American special effects artist

Clayton Willis Pinney (May 30, 1946 – November 1, 2022) was an American special effects artist who has won an Academy Award for visual effects as well as an Academy Award for Technical Achievement. His name was mentioned at the 95th Academy Awards in the In Memorian section.

==Oscar history==
Both are in the category of Best Visual Effects.

- 64th Academy Awards-Nominated for Backdraft. Nomination shared with Scott Farrar, Allen Hall and Mikael Salomon. Lost to Terminator 2: Judgment Day.
- 69th Academy Awards-Independence Day. Shared with Volker Engel, Douglas Smith and Joe Viskocil.

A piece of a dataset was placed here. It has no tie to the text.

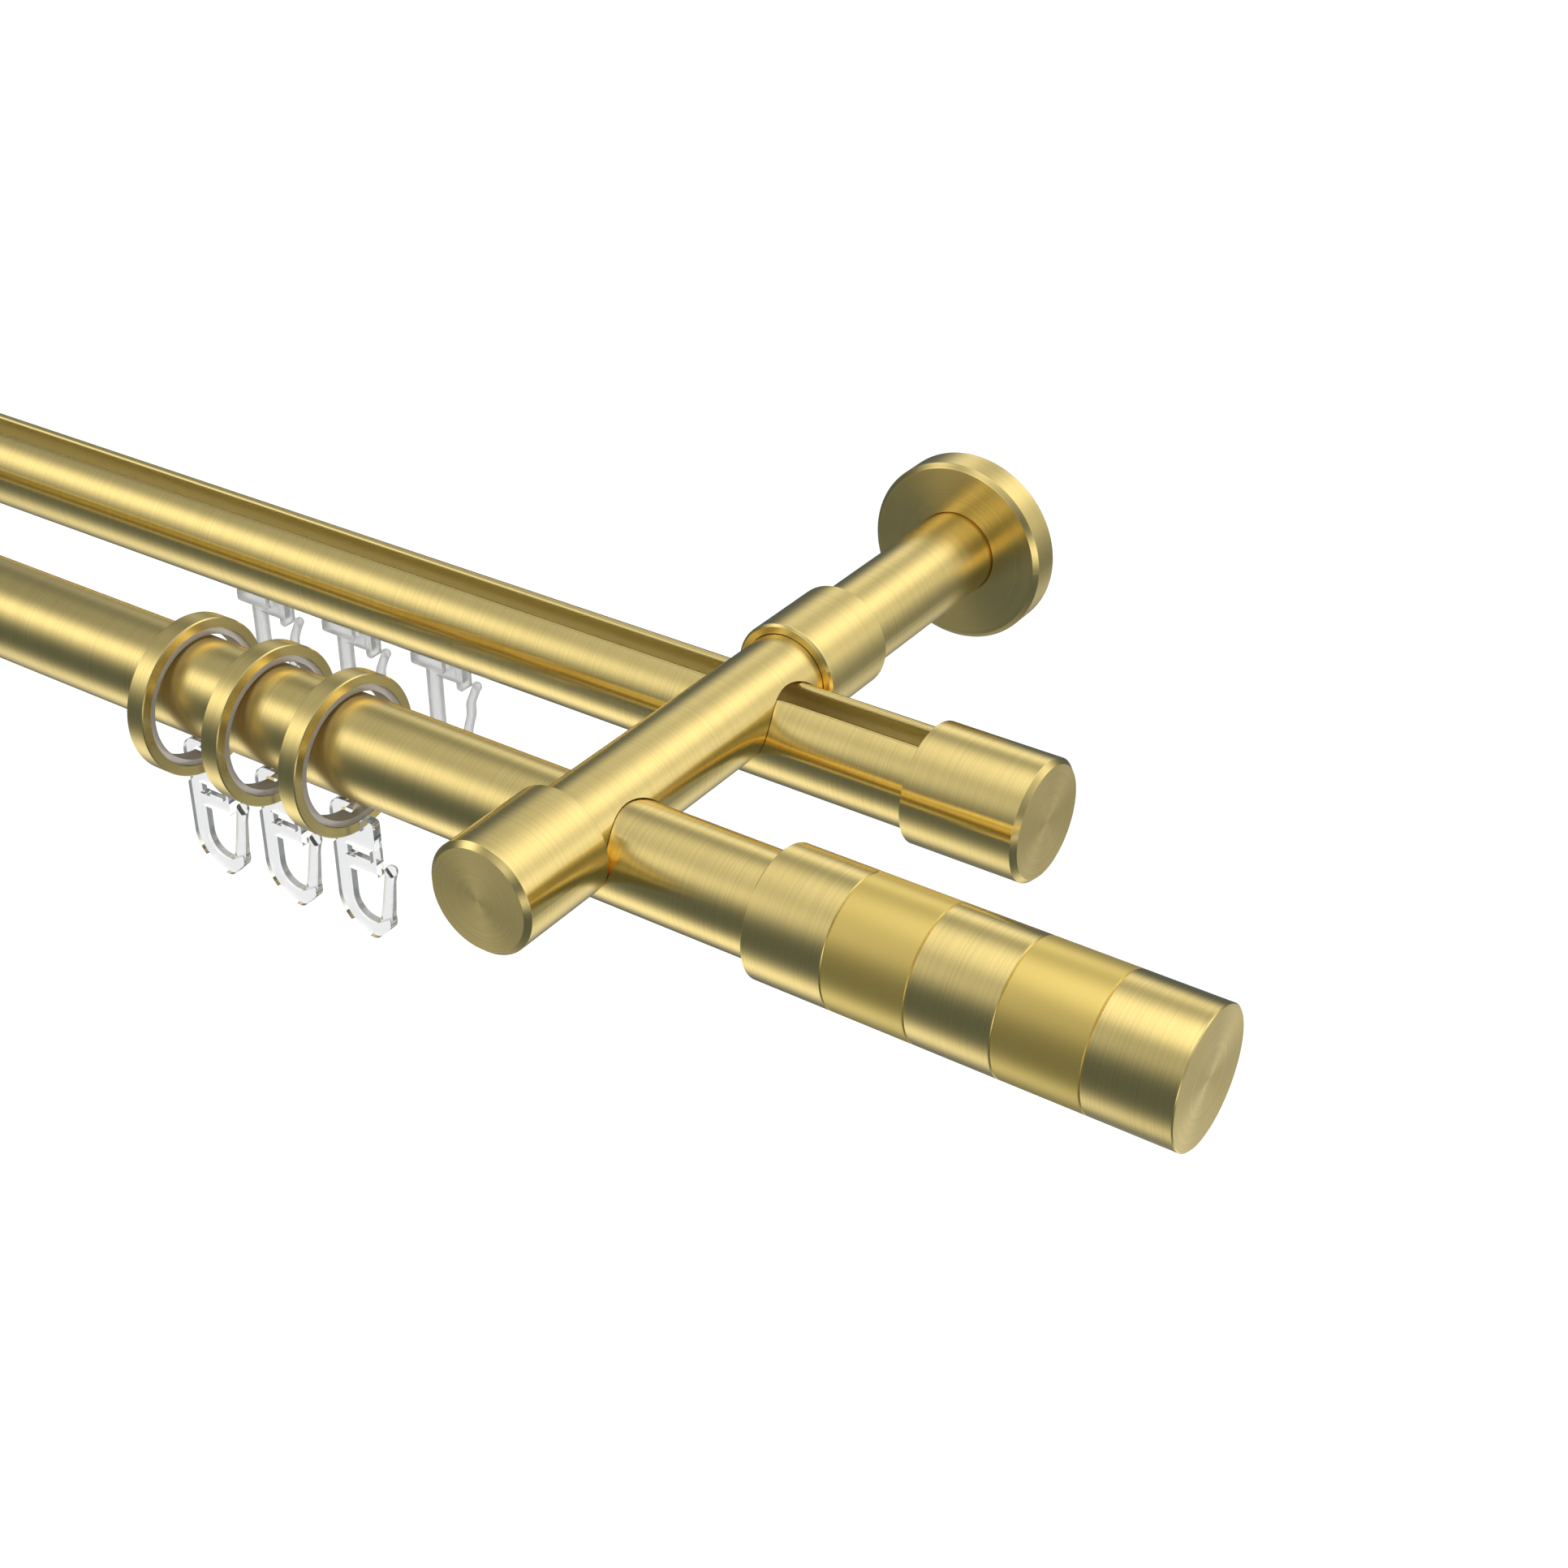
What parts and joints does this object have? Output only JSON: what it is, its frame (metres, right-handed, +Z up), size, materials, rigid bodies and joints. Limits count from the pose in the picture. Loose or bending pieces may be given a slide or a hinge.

Won.

In addition, he received the Academy Award for Technical Achievement during the 86th Academy Awards.

==Selected filmography==
- RoboCop (2014)
- Man of Steel (2013)
- Pacific Rim (2013)
- Star Trek (2009)
- Rush Hour 3 (2007)
- The Matrix Reloaded (2003)
- Peter Pan (2003)
- Godzilla (1998)
- Volcano (1997)
- Independence Day (1996)
- Backdraft (1991)
- Who Framed Roger Rabbit (1988)
- Star Trek IV: The Voyage Home (1986)
- The Man with Two Brains (1983)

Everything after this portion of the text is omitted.